Concept

Francis Bowen

Summary
Francis Bowen (ˈboʊən; September 8, 1811 – January 22, 1890) was an American philosopher, writer, and educationalist. He was born in Charlestown, Massachusetts. He was educated at Mayhew School, Boston, Phillips Exeter Academy, and Harvard University, graduating from the latter in 1833. While attending Harvard, he taught school at Hampton Falls, New Hampshire, and Concord, Lexington and Northborough, Massachusetts. After graduating from Harvard, he taught for two years at Phillips Exeter Academy, returning to Harvard from 1835 to 1839 to tutor in Greek and teach intellectual philosophy and political economy. In 1839 he went to Europe, and, while living in Paris, met Sismondi, de Gerando, and other scholars. He returned to Cambridge in 1841 and devoted himself to literature. He was editor and proprietor of the North American Review from 1843 to 1854, writing, during this time, about one fourth of the articles in it. In 1848 and 1849, he delivered lectures before the Lowell Institute on the application of metaphysical and ethical science to the evidences of religion. In 1850 he was appointed McLean professor of history at Harvard, but his appointment was disapproved by the board of overseers on account of political opinions he had expressed concerning the Hungarian revolution of 1848. Bowen had written two articles on Hungary for his North American Review: The War of Races in Hungary (January 1850) and The Rebellion of the Slavonic, Wallachian, and German Hungarians against the Magyars (January 1851).

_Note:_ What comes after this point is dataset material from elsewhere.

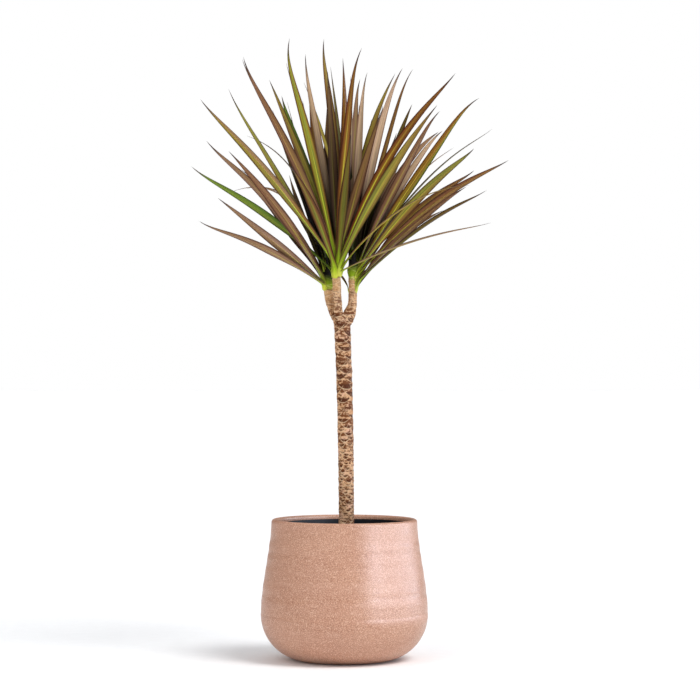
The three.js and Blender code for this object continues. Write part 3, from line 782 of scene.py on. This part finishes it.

Robert Carter wrote a series of articles for the Boston Atlas in reply. These articles, republished in a pamphlet as The Hungarian Controversy (Boston, 1852), are said to have been the cause of the rejection by the overseers of Bowen's appointment. In the winter of 1850, Bowen lectured again before the Lowell Institute on political economy, and in 1852 on the origin and development of the English and American constitutions. In 1853, on the election of James Walker to the presidency of Harvard, Bowen was appointed his successor as Alford professor of natural religion, moral philosophy and civil polity.